I walked up the mountain in the howling snow and the drifts and the flashing of the moon behind the clouds, looking for coyote traps to sabotage. The coyote hunt was on that weekend, and I heard there were traps up on Hubbell Hill.
It was snowshoe, mitten, balaclava weather. I brought several flashlights in case one or the other went dead, and I wished I’d brought a gun, because you never know. A 19-year-old folk singer in Canada was killed not long ago by coyotes. Nothing amiss with the animals. They were healthy and strong, no rabies, not starving, which are the usual reasons wild canids attack and kill people – and we should remember they almost never do so.
Here in New York State I get into arguments with both sides, the hunters who kill with a passion and the animal rightsers whose love is as irrational. I’m told by the hunter crowd that coyotes in a ravening state will eat your balls off. God bless the coyotes! Let them feast – especially on New Yorkers, who are too many and need to be culled.
With the wind-ripped saplings of fir pulling like oarmen, with the branches of the hardwoods toppling into the fat of the snow, with the light of the moon behind the storm emitting an obscene purple light, up the mountain I go. My snowshoes plummet and splash, the wind in the trees seems to cavitate the sky, the old oaks groan and call, and a cold white exploding pillow-fight of down blinds me.
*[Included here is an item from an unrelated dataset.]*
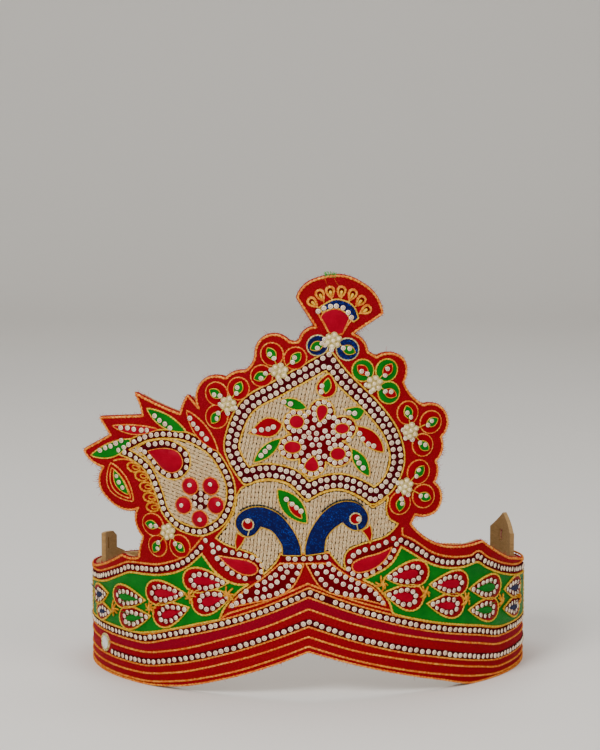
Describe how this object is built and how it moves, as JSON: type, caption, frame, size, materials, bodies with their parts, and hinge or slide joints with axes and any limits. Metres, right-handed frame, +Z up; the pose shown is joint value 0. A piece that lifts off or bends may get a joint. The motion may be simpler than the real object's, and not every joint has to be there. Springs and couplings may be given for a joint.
{
  "type": "deity crown",
  "caption": "Embroidered velvet crown for a temple deity: a curved band with a tall pointed front plate, satin applique, metal thread and rows of stones.",
  "frame": {"origin": "centre of the bounding box at the level of the lower rim that the crown stands on", "axes": "+Z up the front plate, -Y out of the crown's front, +X to the viewer's right"},
  "size_m": [0.2073, 0.1333, 0.1911],
  "materials": {
    "blue_sequin_cloth": "royal blue cloth with fine glitter",
    "green_leaf_satin": "satin leaf with gold cord edge",
    "green_satin": "satin",
    "kraft_board": "matt brown pulp board",
    "magenta_satin": "magenta satin",
    "maroon_cloth": "maroon cloth with stones",
    "mirror_drop": "small mirror",
    "pale_zari": "pale gold metal-thread embroidery",
    "red_satin": "red satin with gold cord edge",
    "red_velvet": "crimson velvet, short pile",
    "stone_channel": "rows of pearl-white flat-backed stones on maroon cloth",
    "yellow_thread": "yellow thread embroidery"
  },
  "bodies": {
    "root": {"backing_board": "kraft_board", "crest_leaf_green_high": "green_leaf_satin", "crest_leaf_green_low": "green_leaf_satin", "crest_leaf_magenta": "red_satin", "crest_leaf_red": "red_satin", "crest_petal": "red_satin", "fan_crescent": "blue_sequin_cloth", "fan_dome": "magenta_satin", "fan_petals": "yellow_thread", "flower_fan": "red_satin", "flower_lower_left": "red_satin", "flower_lower_right": "red_satin", "flower_right": "red_satin", "flower_top_left": "red_satin", "flower_upper_left": "red_satin", "flower_upper_right": "red_satin", "heart_border": "stone_channel", "heart_bud": "red_satin", "heart_field": "pale_zari", "heart_flower": "magenta_satin", "heart_leaf_green_1": "green_leaf_satin", "heart_leaf_green_2": "green_leaf_satin", "heart_leaf_green_3": "green_leaf_satin", "heart_leaf_green_4": "green_leaf_satin", "heart_leaf_red_1": "red_satin", "heart_leaf_red_2": "red_satin", "leaf_pair_left_1": "maroon_cloth", "leaf_pair_left_2": "maroon_cloth", "leaf_pair_left_3": "maroon_cloth", "leaf_pair_left_4": "maroon_cloth", "leaf_pair_right_1": "maroon_cloth", "leaf_pair_right_2": "maroon_cloth", "leaf_pair_right_3": "maroon_cloth", "leaf_pair_right_4": "maroon_cloth", "paisley_balls": "magenta_satin", "paisley_border": "stone_channel", "paisley_drop": "magenta_satin", "paisley_field": "pale_zari", "panel_border_left": "stone_channel", "panel_border_right": "stone_channel", "peacock_beak_left": "red_satin", "peacock_beak_right": "red_satin", "peacock_collar": "maroon_cloth", "peacock_field": "pale_zari", "peacock_leaf": "green_leaf_satin", "peacock_neck_left": "blue_sequin_cloth", "peacock_neck_right": "blue_sequin_cloth", "peacock_tail_left": "maroon_cloth", "peacock_tail_right": "maroon_cloth", "satin_panel_left": "green_satin", "satin_panel_right": "green_satin", "side_mirror": "mirror_drop", "stone_row_lower": "stone_channel", "stone_row_upper": "stone_channel", "tie_tab_left": "kraft_board", "tie_tab_right": "kraft_board", "velvet_facing": "red_velvet", "wing_drop_left": "magenta_satin", "wing_drop_right": "magenta_satin"}
  },
  "joints": []
}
Into the ice temple among the hemlocks: these last pillared behemoth remnants: the sad lone grandsons of the firs that once covered the Catskills, raped and pillaged for the chemicals in their bark, chemicals that tanned leather for a short while before the rapists moved on to other more efficient means of tanning.
Beyond the hemlocks, a bluestone wall is buried under a foot of snow or more, and beyond the wall is a vast field where the trees were cleared a hundred years ago.
And beyond that is the height of Hubbell Hill.
I went out one night during the annual February coyote hunt to a local restaurant off Route 28, in the valley below Hubbell Hill, where the owners, Tina and Doug, keep a stuffed coyote at the door to the kitchen. Doug, the chef, joined in last year’s contest, but he regretted he couldn’t make it this year. Last year he used a caller and a rabbit pantomime and scent to draw them toward his hunting blind.
Sometimes he uses a turkey call. “They come right to it,” he said. Then he excused himself to get back to the kitchen, as it was a busy night, and Tina, who was tending bar, explained that she was an animal lover – but the love did not extend, for some reason, to coyotes. “I can’t stand killing. When the men go out and bring back a deer, I don’t wanna even look. But coyotes. I don’t know why. That’s the only animal I could shoot. I just hate them. Maybe it’s that screaming at night they do. I can’t think of anyone up here who likes coyotes.”
Her dishwasher, a fresh-faced man no older than 20, emerged from the kitchen and showed me a picture of a handsome coyote he trapped on Hubbell Hill. In the photo he holds the animal by its hindquarters so that its body stretches out and straightens, forelegs pointed down, as if diving into deep water.
Tina called across the room to a party who were celebrating a birthday. One of the men in the group had attended last year’s hunt in Sullivan County, the county to the south. Immediately he went to swiping at his smartphone, looking for a photo of the trophy he had gotten. It seemed that everybody in the place, at one time or another, had been busy trapping or shooting the poor dogs.
Tina said again, “It’s that horrible screaming at night.”
“Coyotes need to eat too,” I told her. She poured me another Jameson. We talked for a while. I told her that I had spent time around coyotes. We talked about how they sing complex songs – it isn’t screaming – how these are family groups singing together, talking with one another, establishing territory, how sometimes it’s a form of play, an expression of joy that has no purpose beyond expression.
We talked about the pups and their play, the way the families stick together, the cohesiveness and fidelity of coyote families. “It’s like they’re around a campfire, like us? Well.” She thought for a moment. “Now I feel bad about bad-mouthing the coyotes.”
I told her I thought it was a form of madness to kill wild animals who no one would eat, whose only purpose in death was to serve as a stuffed manikin at the door of restaurants.
A few days later, another storm. The usual crashing white wind of the Catskills, brought from the Great Lakes. It was a burning bush of white, and after it passed the coyotes sang and I went up to Hubbell Hill to sabotage whatever traps I could find.